The final round at Meyerson Symphony Center featured the Dallas Symphony led by Reinhardt, accompanying the three players. The concert attracted a large audience from the community, as well as most of the competitors and participants. All three finalists gave creditable performances, but as with any live performance, all will improve with more experience. At times the balances between orchestra and soloist were problematic, perhaps because of the very limited rehearsal time allotted to the contestants. The Dallas Symphony sounded somewhat scrappy at times, with JiWon Yang’s Tchaikovsky Piano Concerto no. 1 getting off to a rocky start as the orchestral brass made a very audible mistake in the first descending orchestral passage. But Reinhardt managed to keep it all together, and the point was to showcase the competitors’ playing. Perhaps that moment unnerved Yang, because she seemed to be having an off day, playing not as cleanly as what we had heard in the semi-finals. The quiet passages in the second movement, however, were lovely. Eva Gevorgyan’s Rhapsody on a Theme of Paganini had many of the same pleasing characteristics of her semifinal appearance. In the larger hall, her tone seemed less forced, although at climaxes she struggled to be heard. Shuan Hern Lee used the acoustics of the larger room to his benefit in the Rachmaninov Piano Concerto no. 3. The major cadenzas were commanding throughout, although some of the concerted passages verged on out of control. In the end, Lee brilliantly conquered Rachmaninov’s supreme endurance contest.

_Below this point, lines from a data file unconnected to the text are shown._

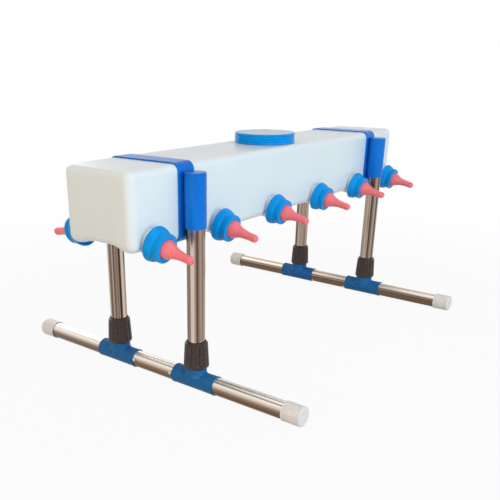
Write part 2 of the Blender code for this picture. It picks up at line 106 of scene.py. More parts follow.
def rounded(outline, steps=4):
    """Rounds an outline's corners. A point is (radius, height) or (radius, height, rounding)."""
    points = []
    for index, point in enumerate(outline):
        here = np.array(point[:2])
        size = point[2] if len(point) > 2 else 0.0
        if size == 0.0 or index in (0, len(outline) - 1):
            points.append(tuple(here))
            continue
        before = np.array(outline[index - 1][:2]) - here
        after = np.array(outline[index + 1][:2]) - here
        to_before = np.linalg.norm(before)
        to_after = np.linalg.norm(after)
        start = here + before / to_before * min(size, to_before * MOST_ROUNDING)
        end = here + after / to_after * min(size, to_after * MOST_ROUNDING)
        for step in range(steps + 1):
            share = step / steps
            bend = (1 - share) ** 2 * start + 2 * share * (1 - share) * here + share**2 * end
            points.append(tuple(bend))
    return points


def new_look(name, colour, roughness, **inputs):
    """A new material with its constant inputs set. Returns it with its node tree and its shader."""
    look = bpy.data.materials.new(name)
    look.use_nodes = True
    shader = look.node_tree.nodes["Principled BSDF"]
    shader.inputs["Base Color"].default_value = (*colour, 1)
    shader.inputs["Roughness"].default_value = roughness
    for socket, value in inputs.items():
        shader.inputs[socket.replace("_", " ")].default_value = value
    return look, look.node_tree, shader


def noise(tree, scale, detail=3.0, stretch=(1, 1, 1)):
    """A noise texture over the object's own coordinates, stretched along chosen axes."""
    where = tree.nodes.new("ShaderNodeTexCoord")
    mapping = tree.nodes.new("ShaderNodeMapping")
    mapping.inputs["Scale"].default_value = stretch
    texture = tree.nodes.new("ShaderNodeTexNoise")
    texture.inputs["Scale"].default_value = scale
    texture.inputs["Detail"].default_value = detail
    tree.links.new(where.outputs["Object"], mapping.inputs["Vector"])
    tree.links.new(mapping.outputs["Vector"], texture.inputs["Vector"])
    return texture.outputs["Fac"]


def ramp(tree, source, stops):
    """A colour ramp. Each stop is (place, colour), where a colour may be one grey level."""
    made = tree.nodes.new("ShaderNodeValToRGB")
    band = made.color_ramp
    while len(band.elements) < len(stops):
        band.elements.new(1.0)
    for element, (place, colour) in zip(band.elements, stops):
        element.position = place
        element.color = (*colour, 1) if isinstance(colour, tuple) else (colour, colour, colour, 1)
    tree.links.new(source, made.inputs["Fac"])
    return made.outputs["Color"]


def dented(tree, shader, source, strength, distance):
    """Dents the surface by a texture's height, through the shader's normal."""
    bump = tree.nodes.new("ShaderNodeBump")
    bump.inputs["Strength"].default_value = strength
    bump.inputs["Distance"].default_value = distance
    tree.links.new(source, bump.inputs["Height"])
    tree.links.new(bump.outputs["Normal"], shader.inputs["Normal"])


def painted_reflection_by_height(tree, colour, painted_layers):
    """Multiplies a lying tube's colour by a painted reflection that changes from its dark underside
    to its pale top.
    """
    place = tree.nodes.new("ShaderNodeSeparateXYZ")
    where = tree.nodes.new("ShaderNodeTexCoord")
    tree.links.new(where.outputs["Object"], place.inputs["Vector"])
    rise = tree.nodes.new("ShaderNodeMapRange")
    rise.inputs["From Min"].default_value = BASE_HEIGHT - TUBE_RADIUS
    rise.inputs["From Max"].default_value = BASE_HEIGHT + TUBE_RADIUS
    tree.links.new(place.outputs["Z"], rise.inputs["Value"])
    mix = tree.nodes.new("ShaderNodeMix")
    mix.data_type = "RGBA"
    mix.blend_type = "MULTIPLY"
    mix.inputs["Factor"].default_value = 1.0
    tree.links.new(colour, mix.inputs[6])
    tree.links.new(ramp(tree, rise.outputs["Result"], painted_layers), mix.inputs[7])
    return mix.outputs[2]


def chrome_look(name, along, spread, reflection_colours, shine, painted_layers=None):
    """Chrome streaked along a tube's own axis, X, Y or Z, over painted reflection bands that spread
    sets apart.
    """
    look, tree, shader = new_look(name, CHROME_COLOUR, 0.14, Metallic=1.0)
    fine = tuple(STREAKS_ALONG if axis == along else STREAKS_ACROSS for axis in "XYZ")
    reflection_stretch = tuple(REFLECTION_BANDS_ALONG if axis == along else spread for axis in "XYZ")
    streaks = noise(tree, 1.0, 4.0, fine)
    # The colour ramp paints reflection as dark and pale bands round the tube; painted layers add a
    # painted reflection by height.
    colour = ramp(tree, noise(tree, 1.0, 2.5, reflection_stretch), reflection_colours)
    if painted_layers:
        colour = painted_reflection_by_height(tree, colour, painted_layers)
    tree.links.new(colour, shader.inputs["Base Color"])
    tree.links.new(ramp(tree, streaks, shine), shader.inputs["Roughness"])
    dented(tree, shader, streaks, 0.02, 0.0002)
    return look


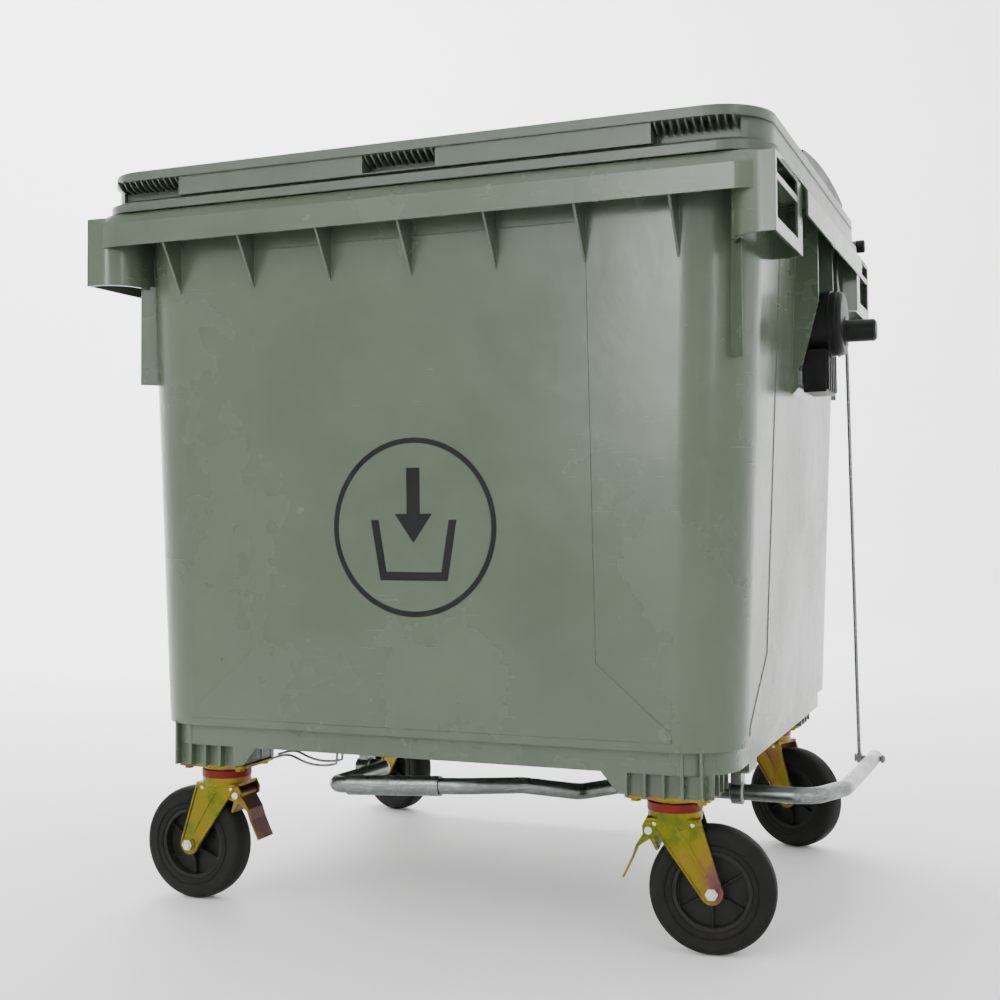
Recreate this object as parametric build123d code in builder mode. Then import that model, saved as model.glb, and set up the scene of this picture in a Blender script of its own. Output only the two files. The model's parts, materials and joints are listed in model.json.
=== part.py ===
"""Four-wheeled 1100 litre waste container with a pedal-lifted flat lid.

Millimetres. X runs to the container's right, Y to its back, Z up. The origin is on the floor under the
middle of the container. The tub, lid, trunnions, pedal linkage and every caster part are separate pieces.
"""
from build123d import *
import os
from math import cos, radians, sin

os.makedirs("parts", exist_ok=True)

# Tub
RIM_HALF_X, RIM_HALF_Y, RIM_CORNER = 625.0, 537.5, 70.0
RIM_LOW_Z, RIM_STEP_Z, RIM_TOP_Z = 1166.0, 1206.0, 1226.0
RIM_SLOPE_IN = 14.0
SKIRT_WALL = 4.0
RIM_PLATE = 5.0
TUB_TOP_X, TUB_TOP_Y, TUB_TOP_CORNER = 568.0, 480.0, 110.0
TUB_LOW_X, TUB_LOW_Y, TUB_LOW_CORNER = 528.0, 468.0, 100.0
TUB_LOW_Z = 322.0
TUB_WALL = 6.0
FOOT_INSET, FOOT_LOW_Z = 10.0, 286.0
FIN_PITCH, FIN_COUNT, FIN_WALL, FIN_LOW_Z = 151.5, 7, 4.0, 1078.0
SIDE_FIN_Y, SIDE_FIN_X, SIDE_FIN_LOW_Z, SIDE_FIN_WALL = 86.0, 605.0, 925.0, 5.0
CORNER_FIN_LOW_Z, CORNER_FIN_WALL = 926.0, 5.0
PANEL_RISE, PANEL_TOP_Z, PANEL_BEND_Z, PANEL_LOW_Z = 1.2, 1150.0, 455.0, 350.0
FLOOR_RIB_Y, FLOOR_RIB_WALL, FLOOR_RIB_LOW_Z = (-120.0, 10.0, 150.0), 4.0, 296.0
DRAIN_Y, DRAIN_R = 300.0, 30.0
LUG_X, LUG_WIDTH = (336.0, 588.0), 12.0
BLOCK_X, BLOCK_Y, BLOCK_LOW_Z = 52.0, 62.0, 262.0
ROD_SLOT_X, ROD_SLOT_Y = (576.0, 609.0), (245.0, 338.0)

# Corner pockets, written for the quadrant where X and Y are both positive
POCKET_X, POCKET_Y, POCKET_LOW_Z, POCKET_TOP_Z = 615.0, 533.0, 1100.0, 1220.0
POCKET_WALL, POCKET_SHELF_Z = 4.5, 1181.0
POCKET_INNER_Y = {-1: 305.0, 1: 352.0}
POCKET_WEB_OUT_X, POCKET_WEB_MID, POCKET_WEB_ROOT = 597.0, (550.0, 512.0), (538.0, 470.0)
POCKET_BACK_X, POCKET_BACK_SLANT = 588.0, 12.0
WINDOW_Z, WINDOW_INSET, WINDOW_END_Y, WINDOW_X = ((1121.0, 1178.0), (1188.0, 1212.0)), 40.0, 521.0, 600.0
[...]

Jury member Uta Weyand congratulates winner Shuan Hern Lee © Ralph Lauer
Jury member Uta Weyand congratulates winner Shuan Hern Lee
© Ralph Lauer

Finally, the moment all had been awaiting: Third Prize ($5000) went to JiWon Yang; Second Prize ($10,000) winner was Eva Gevorgyan; and First Prize ($15,000) was awarded to Shuan Hern Lee. Each of the three finalists also received $2000 in scholarship funding for future educational expenses. Gevorgyan also won the $500 Press Award, voted on by members of the media covering the competition. The $500 Audience Award (held by online voting) went to Avery Gagliano, and the $500 Peer Award (voted on by competitors and festival participants) went to J J Jun Li Bui. There was a thunderous standing ovation at the announcements, and prizes aside, the shouts of “bravo” and applause from the full house in the Meyerson must have been thrilling to these brilliant young musicians.

Following the awards ceremony there was a brief press conference with the clearly exhausted winners. Although all three said that they have future performances to prepare, winner Shuan Hern Lee admitted that he might sleep for a few hours first. A closing celebration at the Nasher Sculpture Center gave the competitors and participants a chance to unwind.

Everything about the Cliburn Junior was immaculately organized: concerts started promptly and went off without problems. Social events were scrupulously managed; all of the staff whom I encountered were friendly and competent. The competition also made excellent use of technology and online media: all of the competitive performances were captured on video and can be watched on demand on Bachtrack and youtube. Seeing is believing what an extraordinary event the Cliburn Junior 2019 was!

Timothy's press trip and article was sponsored by The Cliburn.